Opener ‘Sleep’ is the closest the album gets to the direct shoe-gaze-drum and bass crossover, a massive, mutilated swirling guitar distorted just shy of becoming actual white noise over a frantic breakbeat. It decays into oscillations and echoes, and sounds like it’s tearing itself apart as you listen to it. Halfway through, the drums drop out and the guitars layer and layer for the remaining three and a half minutes, spiralling into oblivion. It is by far the most frantic track on the album, and so makes sense as an opener. The following track, ‘Still Life’ is similar, but much slower, dragging itself out and revealing itself over its 11 and a half minute runtime, mixed in with distant female vocals and only disappearing into nothingness in the last couple of minutes. ‘Dreams on His Fingers’ is the real winner, though; dub inflected, white noise covered beauty, the vocals this time at the fore, but still incomprehensible over a steady, simple bassline. It’s an exceptional track, along with ‘Sleep’, the best on the album, and possibly one of the best that Elliot’s ever made. The remaining three songs on the album are all brilliant too, from ‘Next of Kin’s’ frantic, wordless charge to ‘Once When I Was An Indian’s’ genuinely unsettling drift, using every one of its near 13 minutes to reinforce the mood and strangeness. Closer ‘Rain’ is a relative relief, repeated synth echoes over gradually increasing samples of something indefinable, before finally closing the album in the white noise that it’s long threatened.
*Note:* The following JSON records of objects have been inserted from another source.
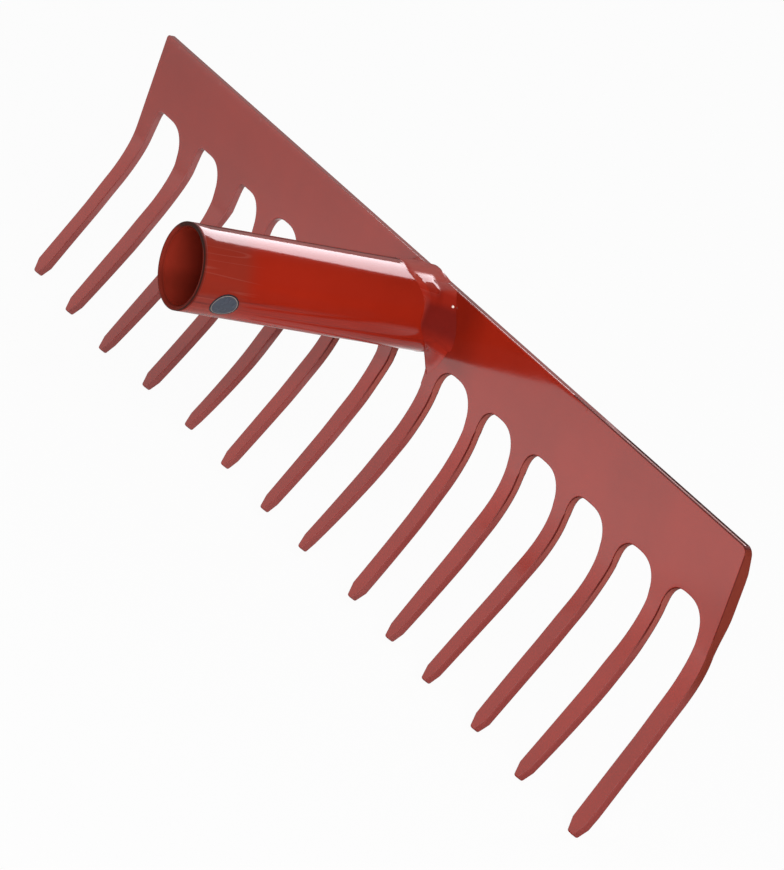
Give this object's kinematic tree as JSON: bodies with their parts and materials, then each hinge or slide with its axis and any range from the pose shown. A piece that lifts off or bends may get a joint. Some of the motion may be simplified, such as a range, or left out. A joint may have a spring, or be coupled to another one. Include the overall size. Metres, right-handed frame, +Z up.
{
  "type": "garden rake head",
  "caption": "Garden rake head: bent sheet-steel blade with a row of tines, and a round socket tube welded square to its middle for a handle.",
  "frame": {"origin": "middle of the socket tube's open mouth, on the tube's axis", "axes": "-Y out of the tube's mouth, +Y along the tube to the blade, X along the blade from its first tine to its last, +Z up from the tine points to the blade's top edge"},
  "size_m": [0.4161, 0.0925, 0.1003],
  "materials": {
    "blade_enamel": "glossy red enamel over sheet steel",
    "tube_enamel": "glossy red enamel over steel tube",
    "weld_enamel": "glossy red enamel over a weld",
    "label_film": "satin film"
  },
  "bodies": {
    "root": {"blade": "blade_enamel", "socket_tube": "tube_enamel", "weld_bead": "weld_enamel", "round_label": "label_film"}
  },
  "joints": []
}
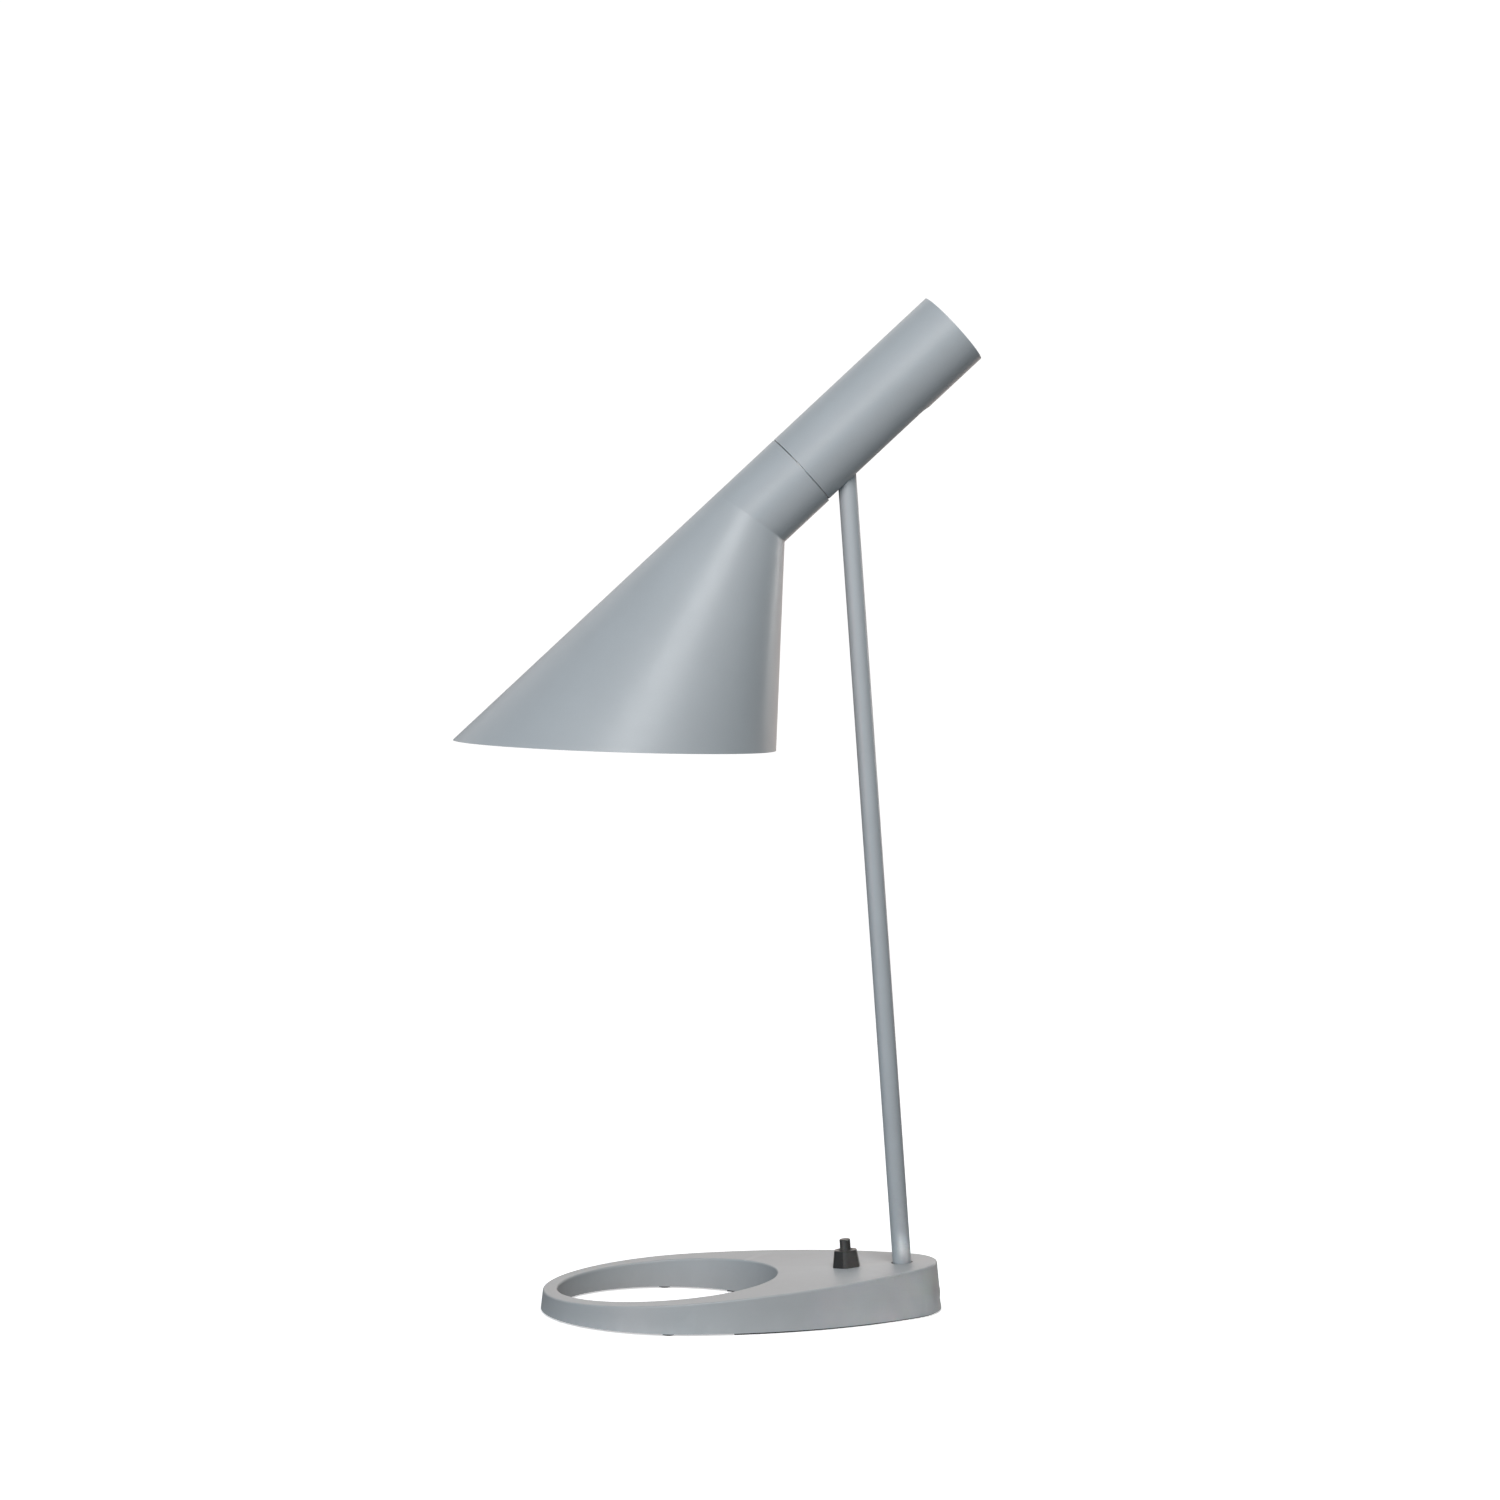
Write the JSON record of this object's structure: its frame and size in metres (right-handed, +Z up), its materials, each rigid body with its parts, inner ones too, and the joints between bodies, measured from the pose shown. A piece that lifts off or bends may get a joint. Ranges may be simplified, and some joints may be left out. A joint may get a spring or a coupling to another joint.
{
  "type": "desk lamp",
  "caption": "Desk lamp with an egg-shaped ring base, a slim leaning stem, a push switch, and a tilting slotted tube that flows into a slanted cone shade.",
  "frame": {"origin": "where the stem's axis meets the table, on the underside of the rear pad", "axes": "+Z up, +X towards the rear of the lamp (the shade points towards -X), +Y to the left of the lamp seen from behind the shade's opening; the lamp is symmetric about Y = 0"},
  "size_m": [0.2897, 0.162, 0.5599],
  "materials": {
    "grey_paint": "satin, fine-grained pale blue-grey powder coat",
    "base_paint": "satin, fine-grained pale grey powder coat over cast iron",
    "black_plastic": "semi-gloss black moulding",
    "black_moulding": "matt black moulding",
    "black_rubber": "matt black rubber",
    "plated_steel": "bright zinc plate",
    "black_steel": "black oxide",
    "washer_plastic": "natural nylon",
    "brass": "plain",
    "white_plastic": "heat-resistant white moulding",
    "ceramic_insert": "unglazed steatite",
    "lead_sheath": "flexible insulated lead",
    "cast_aluminium": "as cast",
    "nickel_cap": "nickel-plated brass",
    "frosted_glass": "inside-frosted"
  },
  "bodies": {
    "base": {"base_casting": "base_paint", "base_cover": "plated_steel", "cover_screws": "plated_steel", "base_pad": "black_rubber", "front_feet": "black_rubber", "cord_grommet": "black_rubber", "stem": "grey_paint", "stem_ring": "black_rubber", "stem_grub_screws": "black_steel", "stem_fork": "plated_steel", "friction_washers": "washer_plastic", "spring_washers": "plated_steel", "pivot_screws": "plated_steel", "switch_collar": "black_plastic", "switch_washer": "plated_steel", "switch_body": "black_moulding", "switch_terminals": "brass", "switch_spring": "plated_steel", "terminal_block": "white_plastic", "terminal_screws": "plated_steel", "stem_lead": "lead_sheath", "switch_leads": "lead_sheath"},
    "button": {"switch_plunger": "black_plastic"},
    "head": {"shade": "grey_paint", "head_tube": "grey_paint", "tube_end_cap": "grey_paint", "neck_coupling": "cast_aluminium", "hinge_bracket": "plated_steel", "lampholder_shell": "white_plastic", "lampholder_screws": "plated_steel", "lampholder_insert": "ceramic_insert", "lampholder_contact": "brass", "lampholder_thread": "brass", "bulb_cap": "nickel_cap", "bulb_glass": "frosted_glass", "pivot_lead": "lead_sheath"}
  },
  "joints": [
    {"name": "head_tilt", "type": "hinge", "parent": "base", "child": "head", "pos_m": [-0.0379, 0, 0.487], "axis": [0, 1, 0], "range_deg": [-7, 90]},
    {"name": "switch_press", "type": "slide", "parent": "base", "child": "button", "axis": [0.0732, 0, -0.9973], "range_m": [0, 0.0025], "stiffness_N_per_m": 800, "springref_m": -0.001, "deforming": ["switch_spring"]}
  ]
}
By comparison, the bonus tracks are a relatively mixed bag, being taken from Elliot’s demos from 1991 to 1997. The ones on the second disc are all brilliant, especially ‘Shard’, ‘Alarm Song’, and ‘Get to Fuck’, but the downloadable ones suffer from either too clean a remaster or being left too murky. There are still great tracks: ‘Hymn to Odin’ and ‘Making Waves’ being notable standouts, but for the most part they veer closer to noise and ambient music, not bad in itself, but less immediately appealing than the rest. Semtex remains exceptional two decades on, time only thickening its weirdness. Elliot has recently been hinting at a return to the Third Eye Foundation moniker, and Pearce released his first album in a decade and a half last year, so hopefully the scene will return, and get the recognition that it deserves.